* **Problem to work on**
From the entries below, say how many lines carry the word "lifts", and give nothing but the number.

= = = = = = =

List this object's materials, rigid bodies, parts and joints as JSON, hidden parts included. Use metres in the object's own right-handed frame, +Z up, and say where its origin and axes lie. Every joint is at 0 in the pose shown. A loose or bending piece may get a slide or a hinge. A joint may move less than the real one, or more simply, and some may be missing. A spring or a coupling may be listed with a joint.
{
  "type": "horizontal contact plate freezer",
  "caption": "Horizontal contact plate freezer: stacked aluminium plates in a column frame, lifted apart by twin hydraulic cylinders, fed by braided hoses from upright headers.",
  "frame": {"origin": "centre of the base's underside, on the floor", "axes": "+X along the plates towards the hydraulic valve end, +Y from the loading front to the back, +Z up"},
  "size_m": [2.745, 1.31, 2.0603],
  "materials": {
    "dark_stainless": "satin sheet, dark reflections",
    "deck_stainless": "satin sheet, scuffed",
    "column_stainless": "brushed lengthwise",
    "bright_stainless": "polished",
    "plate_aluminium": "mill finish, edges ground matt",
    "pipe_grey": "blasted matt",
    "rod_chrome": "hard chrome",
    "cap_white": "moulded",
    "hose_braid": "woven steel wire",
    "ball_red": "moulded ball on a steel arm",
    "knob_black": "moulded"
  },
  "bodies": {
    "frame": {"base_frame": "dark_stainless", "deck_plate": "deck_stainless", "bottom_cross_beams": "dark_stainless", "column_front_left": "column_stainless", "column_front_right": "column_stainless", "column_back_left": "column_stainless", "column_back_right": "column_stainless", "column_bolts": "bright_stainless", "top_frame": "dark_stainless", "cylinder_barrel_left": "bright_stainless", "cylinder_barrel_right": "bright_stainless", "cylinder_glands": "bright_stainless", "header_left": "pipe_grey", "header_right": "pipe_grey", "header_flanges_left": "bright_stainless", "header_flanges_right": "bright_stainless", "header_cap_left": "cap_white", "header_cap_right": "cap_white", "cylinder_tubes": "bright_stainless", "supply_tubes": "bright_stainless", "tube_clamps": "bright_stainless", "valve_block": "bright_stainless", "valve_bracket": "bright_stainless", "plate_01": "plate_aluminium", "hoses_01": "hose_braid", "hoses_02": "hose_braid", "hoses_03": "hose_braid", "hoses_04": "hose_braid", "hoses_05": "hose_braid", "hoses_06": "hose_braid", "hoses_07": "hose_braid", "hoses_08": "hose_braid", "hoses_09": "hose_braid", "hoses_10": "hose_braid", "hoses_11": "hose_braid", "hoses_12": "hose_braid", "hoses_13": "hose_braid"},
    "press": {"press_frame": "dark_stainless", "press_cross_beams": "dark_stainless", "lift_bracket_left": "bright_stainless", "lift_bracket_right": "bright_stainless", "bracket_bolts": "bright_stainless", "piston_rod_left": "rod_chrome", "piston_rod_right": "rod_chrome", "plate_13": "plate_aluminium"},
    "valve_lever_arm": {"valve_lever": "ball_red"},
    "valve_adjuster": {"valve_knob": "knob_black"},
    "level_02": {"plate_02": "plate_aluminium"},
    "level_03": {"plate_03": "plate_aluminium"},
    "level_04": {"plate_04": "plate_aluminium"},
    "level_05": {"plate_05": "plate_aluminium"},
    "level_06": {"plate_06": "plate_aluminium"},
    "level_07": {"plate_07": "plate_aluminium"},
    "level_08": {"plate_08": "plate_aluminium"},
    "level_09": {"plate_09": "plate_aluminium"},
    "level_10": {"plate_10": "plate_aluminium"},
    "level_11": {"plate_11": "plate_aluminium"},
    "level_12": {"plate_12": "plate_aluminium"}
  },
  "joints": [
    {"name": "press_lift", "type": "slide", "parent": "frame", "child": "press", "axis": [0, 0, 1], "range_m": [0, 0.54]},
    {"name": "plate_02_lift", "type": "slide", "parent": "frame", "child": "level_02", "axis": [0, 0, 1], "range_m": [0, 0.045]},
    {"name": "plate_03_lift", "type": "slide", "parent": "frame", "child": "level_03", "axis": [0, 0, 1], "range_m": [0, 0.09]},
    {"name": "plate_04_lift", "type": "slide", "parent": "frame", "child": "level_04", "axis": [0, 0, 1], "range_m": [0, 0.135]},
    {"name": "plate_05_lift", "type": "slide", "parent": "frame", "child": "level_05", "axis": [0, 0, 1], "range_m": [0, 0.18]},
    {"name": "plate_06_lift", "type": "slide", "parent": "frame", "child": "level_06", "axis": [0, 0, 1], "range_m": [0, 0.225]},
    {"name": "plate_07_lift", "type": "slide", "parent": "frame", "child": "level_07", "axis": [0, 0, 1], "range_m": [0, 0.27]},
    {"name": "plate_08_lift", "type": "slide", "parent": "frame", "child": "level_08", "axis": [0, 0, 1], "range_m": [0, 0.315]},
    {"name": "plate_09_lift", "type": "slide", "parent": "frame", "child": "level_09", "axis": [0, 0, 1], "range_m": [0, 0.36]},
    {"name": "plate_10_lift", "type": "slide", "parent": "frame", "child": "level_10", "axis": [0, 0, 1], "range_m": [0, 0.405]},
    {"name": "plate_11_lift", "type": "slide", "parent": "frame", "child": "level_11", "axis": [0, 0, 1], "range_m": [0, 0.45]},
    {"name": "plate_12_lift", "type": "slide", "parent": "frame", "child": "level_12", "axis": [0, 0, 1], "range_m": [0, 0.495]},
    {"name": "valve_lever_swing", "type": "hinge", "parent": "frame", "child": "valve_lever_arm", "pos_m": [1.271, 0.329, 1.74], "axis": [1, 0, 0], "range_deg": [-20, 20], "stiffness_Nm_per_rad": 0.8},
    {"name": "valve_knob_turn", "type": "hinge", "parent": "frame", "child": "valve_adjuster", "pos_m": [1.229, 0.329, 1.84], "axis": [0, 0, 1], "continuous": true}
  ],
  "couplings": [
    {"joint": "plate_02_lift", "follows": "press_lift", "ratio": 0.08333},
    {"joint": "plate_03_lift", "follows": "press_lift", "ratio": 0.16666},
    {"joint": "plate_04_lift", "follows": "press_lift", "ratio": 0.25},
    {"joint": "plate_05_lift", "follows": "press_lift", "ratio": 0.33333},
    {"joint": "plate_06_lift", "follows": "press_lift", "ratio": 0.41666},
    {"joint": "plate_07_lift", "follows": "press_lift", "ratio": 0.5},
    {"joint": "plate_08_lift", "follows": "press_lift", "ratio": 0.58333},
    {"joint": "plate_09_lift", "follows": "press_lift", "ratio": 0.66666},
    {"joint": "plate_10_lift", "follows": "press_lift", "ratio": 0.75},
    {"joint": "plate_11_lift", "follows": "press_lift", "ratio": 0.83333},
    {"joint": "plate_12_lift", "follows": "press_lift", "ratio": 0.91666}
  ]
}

= = = = = = =

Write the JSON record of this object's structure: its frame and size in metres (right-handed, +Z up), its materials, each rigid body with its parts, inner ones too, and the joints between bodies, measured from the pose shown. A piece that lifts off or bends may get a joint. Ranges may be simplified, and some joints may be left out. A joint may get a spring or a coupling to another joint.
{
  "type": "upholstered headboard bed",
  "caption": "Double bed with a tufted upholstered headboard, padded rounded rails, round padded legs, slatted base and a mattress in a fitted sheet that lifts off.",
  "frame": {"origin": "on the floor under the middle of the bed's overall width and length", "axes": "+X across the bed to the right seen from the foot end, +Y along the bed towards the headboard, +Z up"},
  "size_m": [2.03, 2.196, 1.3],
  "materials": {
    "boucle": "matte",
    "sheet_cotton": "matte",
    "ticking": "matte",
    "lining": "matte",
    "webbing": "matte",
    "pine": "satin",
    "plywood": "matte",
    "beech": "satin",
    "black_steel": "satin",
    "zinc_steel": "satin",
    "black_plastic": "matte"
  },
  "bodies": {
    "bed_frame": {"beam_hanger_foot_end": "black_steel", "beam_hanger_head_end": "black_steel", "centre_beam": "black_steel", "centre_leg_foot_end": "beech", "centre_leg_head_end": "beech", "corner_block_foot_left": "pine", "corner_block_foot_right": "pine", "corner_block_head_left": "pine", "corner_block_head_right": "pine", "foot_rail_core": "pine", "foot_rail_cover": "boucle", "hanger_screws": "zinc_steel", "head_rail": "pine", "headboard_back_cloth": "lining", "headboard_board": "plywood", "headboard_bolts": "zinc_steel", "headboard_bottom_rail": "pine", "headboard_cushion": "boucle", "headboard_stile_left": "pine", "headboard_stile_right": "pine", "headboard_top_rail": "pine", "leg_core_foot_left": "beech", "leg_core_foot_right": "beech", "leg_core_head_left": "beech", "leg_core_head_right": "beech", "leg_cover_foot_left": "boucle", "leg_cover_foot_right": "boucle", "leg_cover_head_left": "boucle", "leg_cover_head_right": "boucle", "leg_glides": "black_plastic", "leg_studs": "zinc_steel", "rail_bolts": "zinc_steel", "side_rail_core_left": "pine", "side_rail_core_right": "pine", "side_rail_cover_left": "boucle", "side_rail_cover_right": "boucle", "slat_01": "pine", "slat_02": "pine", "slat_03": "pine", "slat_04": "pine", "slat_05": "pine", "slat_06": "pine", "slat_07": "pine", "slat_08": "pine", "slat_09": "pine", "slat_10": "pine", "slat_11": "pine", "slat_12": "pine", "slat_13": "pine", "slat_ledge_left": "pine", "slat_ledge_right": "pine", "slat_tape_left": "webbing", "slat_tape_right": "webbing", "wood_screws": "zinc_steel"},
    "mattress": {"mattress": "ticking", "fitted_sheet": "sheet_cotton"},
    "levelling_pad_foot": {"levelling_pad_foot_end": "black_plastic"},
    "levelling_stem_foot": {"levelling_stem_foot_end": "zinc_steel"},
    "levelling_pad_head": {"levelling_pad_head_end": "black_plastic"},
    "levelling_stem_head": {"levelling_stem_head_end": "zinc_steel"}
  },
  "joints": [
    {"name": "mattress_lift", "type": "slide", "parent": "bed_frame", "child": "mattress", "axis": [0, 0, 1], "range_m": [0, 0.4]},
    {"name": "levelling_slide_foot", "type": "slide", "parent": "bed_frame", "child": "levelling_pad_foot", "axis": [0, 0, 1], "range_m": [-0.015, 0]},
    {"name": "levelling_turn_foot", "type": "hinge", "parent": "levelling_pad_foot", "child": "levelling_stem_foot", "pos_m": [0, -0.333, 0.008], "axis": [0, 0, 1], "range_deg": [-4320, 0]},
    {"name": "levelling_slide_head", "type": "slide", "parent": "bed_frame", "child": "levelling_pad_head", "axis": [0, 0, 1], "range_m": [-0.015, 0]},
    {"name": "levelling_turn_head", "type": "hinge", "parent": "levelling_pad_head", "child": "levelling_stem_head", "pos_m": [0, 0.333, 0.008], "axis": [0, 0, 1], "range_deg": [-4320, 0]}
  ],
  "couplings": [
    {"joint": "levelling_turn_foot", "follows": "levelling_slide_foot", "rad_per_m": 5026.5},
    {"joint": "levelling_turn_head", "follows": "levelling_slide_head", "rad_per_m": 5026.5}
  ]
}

= = = = = = =

* **Expected answer**
2